- Albion Landing Location within the state of Michigan
- Coordinates: 42°22′55″N 84°47′3″W﻿ / ﻿42.38194°N 84.78417°W
- Country: United States
- State: Michigan
- County: Calhoun
- Township: Clarence
- Elevation: 928 ft (283 m)
- Time zone: UTC-5 (Eastern (EST))
- • Summer (DST): UTC-4 (EDT)
- GNIS feature ID: 1617408

= Albion Landing, Michigan =

Albion Landing is an unincorporated community in northeastern Calhoun County in the U.S. state of Michigan. Albion Landing is in Clarence Township on the southeast shore of Duck Lake at about ten miles north of Albion and about twelve miles south of Charlotte, Michigan (a place named Charlotte Landing was located just north of Albion Landing on Duck Lake).

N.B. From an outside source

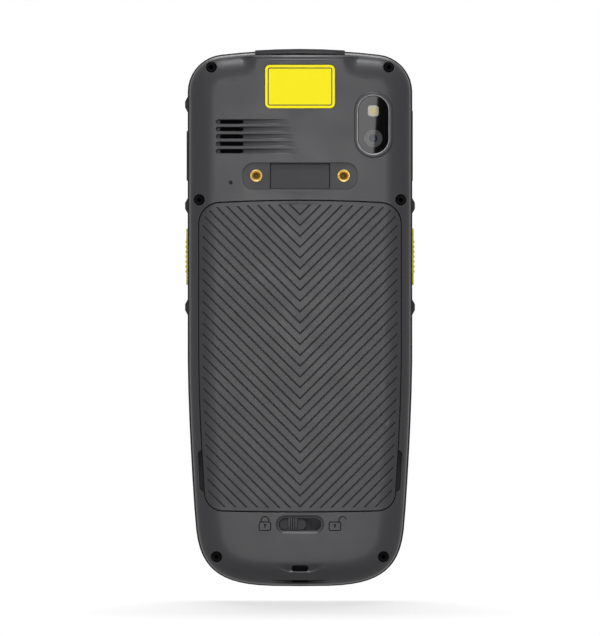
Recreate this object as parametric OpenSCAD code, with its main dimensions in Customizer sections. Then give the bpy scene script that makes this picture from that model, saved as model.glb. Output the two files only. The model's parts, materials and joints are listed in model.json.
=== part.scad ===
// Portable barcode data terminal, standing on its bottom end.
// +Z runs up its length. -Y is the back, with the battery cover. +Y is the display side.
// The origin lies under the middle of the body, on the plane that the bottom end touches.

/* [Outline] */
// Width of the body across its straight sides
body_w = 75; // [72:0.5:80]
// Height of the chin below the battery cover
chin_h = 25.3; // [24.5:0.1:30]
// Length of the battery cover
cover_l = 103.1; // [100:0.1:112]
// Height of the head above the battery cover
brow_h = 50.6; // [50:0.1:58]
// Radius of the two top corners
top_corner_r = 12.5; // [11:0.5:14]
// Radius of the arched top edge
top_arch_r = 225; // [180:5:300]
// Height over which the bottom end is rounded
end_h = 26; // [22:1:30]
// Squareness of the bottom end, where 2 is an ellipse
end_power = 3.6; // [3.2:0.1:4.2]
// Height below which the sides taper in
taper_h = 75; // [65:1:90]
// How far each side tapers in towards the bottom end
taper_in = 4.2; // [3:0.1:4.6]

/* [Housings] */
// Thickness of the side walls
wall = 1.9; // [1.7:0.1:2.1]
// Thickness of the back wall
back_wall = 1.9; // [1.8:0.1:2]
// Thickness of the front wall behind the keys
front_wall = 1.7; // [1.5:0.1:1.8]
// Step by which the rear housing is narrower than the front one
seam_step = 0.7; // [0.5:0.1:0.9]
// Width over which the back edge rolls over
roll_w = 8.5; // [7.5:0.5:9]
// Depth by which the back edge rolls over
roll_d = 4.2; // [3.6:0.2:4.4]
// Radius of the front edge
front_roll_r = 2.2; // [1.8:0.1:2.4]
// Width of the flat on the rim around the front
rim_flat = 1.2; // [1:0.1:1.6]
// Height of the rim above the front field
rim_h = 1.1; // [1:0.1:1.4]
// Half width of the scanner hump at its crest
hump_crest = 14.7; // [14.3:0.1:16]
// Half width of the scanner hump at its foot
hump_foot = 19.3; // [18:0.1:22]
// Length of the scanner hump
hump_l = 22; // [18:1:26]
// Drop from the rear housing's top to the lip of the hump
hump_lip = 0.9; // [0.7:0.1:1.1]

/* [Side bumpers] */
// Height by which a bumper stands out of the side
bump_h = 0.9; // [0.9:0.1:1.2]
// Length of a bumper at its foot
bump_l = 5.3; // [4.5:0.1:6]
// Distance between neighbouring bumpers
bump_pitch = 33.85; // [32:0.05:35]
// Drop from the cover's top edge to the middle bumpers
bump_drop = 1.4; // [1:0.1:2]

/* [Battery cover] */
// Margin between the body's outline and the cover's side edge
cover_margin = 4; // [3.8:0.1:4.6]
// Thickness of the cover's rim
cover_rim_t = 2.4; // [2.3:0.1:2.8]
// Thickness of the cover's web inside the rim
cover_web_t = 1.6; // [1.4:0.1:1.7]
// Width of the cover's rim
cover_rim_w = 2.4; // [2:0.1:3]
// Radius of the cover's top corners
cover_top_r = 7; // [6:0.5:8]
// Radius of the cover's bottom corners
cover_bottom_r = 6; // [5:0.5:7]
// Bow of the cover's top edge
cover_top_bow = 0.7; // [0.4:0.1:0.8]
// Bow of the cover's bottom edge
cover_bottom_bow = 0.3; // [0.2:0.1:0.4]
// Gap around the cover
cover_gap = 0.35; // [0.3:0.05:0.45]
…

Albion Landing, along with all of Clarence Township, is part of the Battle Creek, Michigan Metropolitan Statistical Area.

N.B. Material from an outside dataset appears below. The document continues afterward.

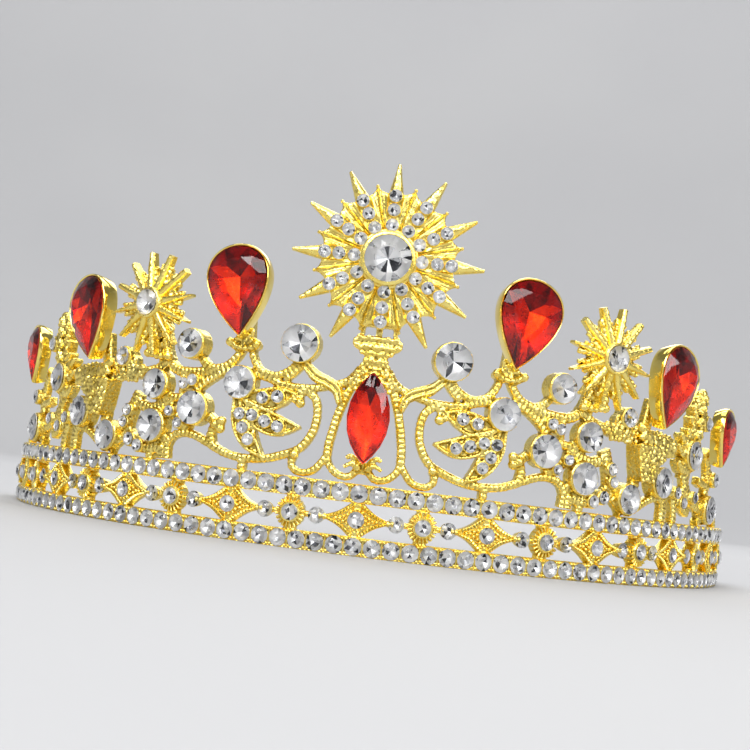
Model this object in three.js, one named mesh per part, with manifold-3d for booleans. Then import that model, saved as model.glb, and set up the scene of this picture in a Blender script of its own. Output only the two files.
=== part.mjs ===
// Half-round tiara: a rhinestone band of three rows under an openwork crest with a large
// sun, two small suns, six pear stones and one marquise stone. Millimetres, +Z up.
//
// The crest is laid out on a flat pattern and then bent about vertical lines. On the
// pattern u runs along the band from its middle (positive to the wearer's left), v is the
// height above the bottom row of stones, and "out" is the distance in front of the wall's
// front face. In this flat space a point is (u, -out, v).
import * as THREE from 'three';
import { mergeVertices } from 'three/addons/utils/BufferGeometryUtils.js';
import Module from 'manifold-3d';

const wasm = await Module();
wasm.setup();

// ---- Driving dimensions ----
const STONE_PITCH = 3.5;
const STONES_PER_SIDE = 36;
const ROW_STONE_RADIUS = 1.5;
const ROW_STONE_RISE = 0.55;
const BAND_HALF_LENGTH = 128;
const FRONT_RADIUS = 77;
const BEND_EASING = 2.89e-7;
const WALL_BACK = -2;
const GAP = 0.3;

const RAIL_HALF_HEIGHT = 1.75;
const UPPER_RAIL_V = 9.65;
const MIDDLE_ROW_V = 4.85;
const MIDDLE_BAR_HALF_HEIGHT = 0.5;
const FLOWER_RADIUS = 2.8;
const END_BAR_WIDTH = 1.5;
const EYELET_RADIUS = 2;
const EYELET_HOLE_RADIUS = 1.1;
const FIRST_FLOWER_U = 3.5 * STONE_PITCH;
const LOZENGE_COUNT = 5;
const FLOWER_COUNT = 5;
const CREST_BOTTOM_V = UPPER_RAIL_V + RAIL_HALF_HEIGHT + GAP;

const SUN_V = 53;
const PEAR_CUP_DEPTH = 3.8;
const CUP_WALL = 0.55;
const CUP_FLOOR = 1.2;
const BEND_STEP = 3.5;

// ---- The bent wall ----
const heading = (u) => u / FRONT_RADIUS - (BEND_EASING * u ** 3) / 3;

const PATH_STEP = 0.5;
const wallPath = [[0, 0]];
for (let u = PATH_STEP / 2; u < BAND_HALF_LENGTH + 20; u += PATH_STEP) {
  const [x, y] = wallPath.at(-1);
  wallPath.push([x + PATH_STEP * Math.cos(heading(u)), y + PATH_STEP * Math.sin(heading(u))]);
}

function wallPoint(u, out) {
  const place = Math.abs(u) / PATH_STEP;
  const index = Math.floor(place);
  const share = place - index;
  const [x0, y0] = wallPath[index];
  const [x1, y1] = wallPath[index + 1];
  const x = Math.sign(u) * (x0 + (x1 - x0) * share) + Math.sin(heading(u)) * out;
  const y = y0 + (y1 - y0) * share - Math.cos(heading(u)) * out;
  return [x, y];
}

// ---- Solids in flat space ----
function toSolid(geometry) {
  geometry.deleteAttribute('normal');
  geometry.deleteAttribute('uv');
  const merged = mergeVertices(geometry, 1e-4);
  const vertProperties = new Float32Array(merged.attributes.position.array);
  const triVerts = new Uint32Array(merged.index.array);
  return new wasm.Manifold(new wasm.Mesh({ numProp: 3, vertProperties, triVerts }));
}

function toGeometry(solid) {
  const mesh = solid.getMesh();
  const geometry = new THREE.BufferGeometry();
  geometry.setAttribute('position', new THREE.BufferAttribute(mesh.vertProperties, 3));
  geometry.setIndex(new THREE.BufferAttribute(mesh.triVerts, 1));
  return geometry;
}

const join = (solids) => solids.reduce((whole, solid) => whole.add(solid));

// A flat outline of [u, v] points, thickened from one distance out to another.
function plate(points, outFrom, outTo) {
  const shape = new THREE.Shape(points.map(([u, v]) => new THREE.Vector2(u, v)));
  const geometry = new THREE.ExtrudeGeometry(shape, { depth: outTo - outFrom, bevelEnabled: false });
  geometry.translate(0, 0, outFrom);
  geometry.rotateX(Math.PI / 2);
  return toSolid(geometry);
}

// A strip of rectangular section that follows [u, v] points.
function strip(points, width, outFrom = WALL_BACK, outTo = 0, step = 2.6) {
  const corners = points.map(([u, v]) => new THREE.Vector3(u, v, 0));
  const path = new THREE.CatmullRomCurve3(corners, false, 'centripetal');
  const section = new THREE.Shape([
    new THREE.Vector2(-outTo, -width / 2),
    new THREE.Vector2(-outFrom, -width / 2),
    new THREE.Vector2(-outFrom, width / 2),
    new THREE.Vector2(-outTo, width / 2),
  ]);
  const steps = Math.ceil(path.getLength() / step);
  const geometry = new THREE.ExtrudeGeometry(section, { steps, extrudePath: path, bevelEnabled: false });
  geometry.rotateX(Math.PI / 2);
  return toSolid(geometry);
}

// A straight bar along the band, divided so that it bends smoothly.
function bar(uFrom, uTo, vFrom, vTo, outFrom, outTo) {
  const length = uTo - uFrom;
  const divisions = Math.ceil(length / BEND_STEP);
  const geometry = new THREE.BoxGeometry(length, outTo - outFrom, vTo - vFrom, divisions, 1, 1);
  geometry.translate((uFrom + uTo) / 2, -(outFrom + outTo) / 2, (vFrom + vTo) / 2);
  return toSolid(geometry);
}

// ---- Outlines, as lists of [u, v] points about a centre ----
function ring(count, pointAt) {
  return Array.from({ length: count }, (_, index) => pointAt((index / count) * 2 * Math.PI));
}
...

The area was sold in 1919 to the Albion-Duck Lake Improvement Association and summer cottages were built along the lake. In 1948, the area was platted and an access road built (which developed into Country Club Lane). The area is now more commonly known today as simply Duck Lake, the site of many luxury homes. The Duck Lake Country Club is located nearby.